> _WHAT TO WORK ON_:
Please copy the lines below exactly, from the first one through the line showing "return np.where(out >".

> _DATASET EXCERPT_:
****************************************

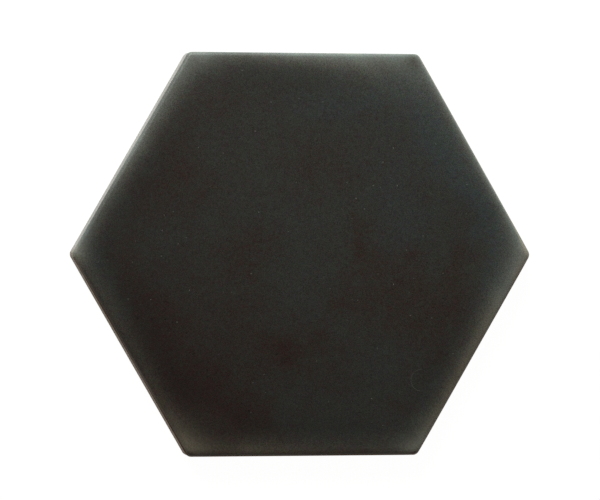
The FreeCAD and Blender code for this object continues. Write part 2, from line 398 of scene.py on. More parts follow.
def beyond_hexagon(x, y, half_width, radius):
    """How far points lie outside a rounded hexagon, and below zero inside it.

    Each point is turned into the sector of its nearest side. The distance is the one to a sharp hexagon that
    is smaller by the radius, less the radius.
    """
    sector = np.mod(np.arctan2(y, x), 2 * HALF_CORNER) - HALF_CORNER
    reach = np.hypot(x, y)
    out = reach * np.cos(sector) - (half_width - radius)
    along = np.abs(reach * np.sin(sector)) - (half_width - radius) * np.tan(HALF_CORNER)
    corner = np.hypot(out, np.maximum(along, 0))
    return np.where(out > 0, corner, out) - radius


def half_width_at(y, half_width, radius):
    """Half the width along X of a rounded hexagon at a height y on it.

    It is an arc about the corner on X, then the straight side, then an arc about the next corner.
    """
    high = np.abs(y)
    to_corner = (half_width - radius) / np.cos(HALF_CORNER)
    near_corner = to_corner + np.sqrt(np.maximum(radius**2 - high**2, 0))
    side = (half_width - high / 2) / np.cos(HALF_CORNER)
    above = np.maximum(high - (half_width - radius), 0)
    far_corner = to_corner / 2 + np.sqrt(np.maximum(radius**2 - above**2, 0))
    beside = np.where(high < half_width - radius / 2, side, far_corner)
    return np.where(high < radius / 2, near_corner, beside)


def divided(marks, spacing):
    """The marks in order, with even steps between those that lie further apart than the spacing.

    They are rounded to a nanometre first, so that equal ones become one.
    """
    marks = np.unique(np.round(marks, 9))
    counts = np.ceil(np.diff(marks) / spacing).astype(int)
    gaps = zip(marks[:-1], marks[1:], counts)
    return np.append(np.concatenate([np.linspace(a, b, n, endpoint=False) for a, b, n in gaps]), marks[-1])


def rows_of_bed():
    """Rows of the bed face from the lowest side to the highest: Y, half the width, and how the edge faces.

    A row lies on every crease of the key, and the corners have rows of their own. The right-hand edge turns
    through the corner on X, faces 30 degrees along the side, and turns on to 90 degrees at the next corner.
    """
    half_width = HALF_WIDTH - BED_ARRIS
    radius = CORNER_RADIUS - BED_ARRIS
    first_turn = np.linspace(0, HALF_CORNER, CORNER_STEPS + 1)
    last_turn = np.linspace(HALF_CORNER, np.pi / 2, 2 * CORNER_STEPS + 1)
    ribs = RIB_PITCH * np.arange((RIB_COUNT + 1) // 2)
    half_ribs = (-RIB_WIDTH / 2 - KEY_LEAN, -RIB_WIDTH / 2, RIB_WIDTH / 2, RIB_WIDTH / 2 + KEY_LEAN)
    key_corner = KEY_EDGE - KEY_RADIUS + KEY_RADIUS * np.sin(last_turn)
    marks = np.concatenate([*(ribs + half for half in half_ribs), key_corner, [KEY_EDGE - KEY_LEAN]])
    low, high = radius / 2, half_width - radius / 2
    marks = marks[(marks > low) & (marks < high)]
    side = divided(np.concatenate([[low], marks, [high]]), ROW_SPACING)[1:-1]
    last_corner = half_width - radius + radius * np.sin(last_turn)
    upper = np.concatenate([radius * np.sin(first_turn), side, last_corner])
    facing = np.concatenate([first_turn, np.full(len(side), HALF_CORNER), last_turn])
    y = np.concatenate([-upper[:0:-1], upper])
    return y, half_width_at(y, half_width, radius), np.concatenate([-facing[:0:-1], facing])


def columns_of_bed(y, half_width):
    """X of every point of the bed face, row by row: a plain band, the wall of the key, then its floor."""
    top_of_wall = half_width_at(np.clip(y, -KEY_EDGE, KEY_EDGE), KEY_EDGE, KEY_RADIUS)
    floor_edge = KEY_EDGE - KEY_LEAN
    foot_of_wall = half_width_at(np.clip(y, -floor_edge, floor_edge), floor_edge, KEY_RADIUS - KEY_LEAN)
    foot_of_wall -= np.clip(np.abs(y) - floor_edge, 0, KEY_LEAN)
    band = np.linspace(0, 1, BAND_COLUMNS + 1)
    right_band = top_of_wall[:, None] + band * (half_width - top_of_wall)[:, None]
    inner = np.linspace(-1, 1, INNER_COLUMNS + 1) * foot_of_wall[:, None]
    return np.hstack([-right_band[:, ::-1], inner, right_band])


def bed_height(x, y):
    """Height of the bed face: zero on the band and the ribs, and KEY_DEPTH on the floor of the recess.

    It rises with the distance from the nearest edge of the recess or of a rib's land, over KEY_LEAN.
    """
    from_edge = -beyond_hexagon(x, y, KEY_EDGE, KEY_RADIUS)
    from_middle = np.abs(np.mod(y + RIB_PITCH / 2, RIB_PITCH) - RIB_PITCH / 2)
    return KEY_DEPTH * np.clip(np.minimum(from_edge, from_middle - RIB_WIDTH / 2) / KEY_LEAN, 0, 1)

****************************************

> _RESULT_:
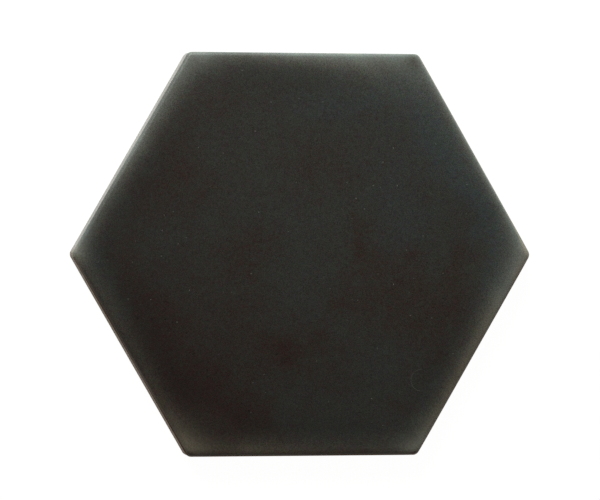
The FreeCAD and Blender code for this object continues. Write part 2, from line 398 of scene.py on. More parts follow.
def beyond_hexagon(x, y, half_width, radius):
    """How far points lie outside a rounded hexagon, and below zero inside it.

    Each point is turned into the sector of its nearest side. The distance is the one to a sharp hexagon that
    is smaller by the radius, less the radius.
    """
    sector = np.mod(np.arctan2(y, x), 2 * HALF_CORNER) - HALF_CORNER
    reach = np.hypot(x, y)
    out = reach * np.cos(sector) - (half_width - radius)
    along = np.abs(reach * np.sin(sector)) - (half_width - radius) * np.tan(HALF_CORNER)
    corner = np.hypot(out, np.maximum(along, 0))
    return np.where(out > 0, corner, out) - radius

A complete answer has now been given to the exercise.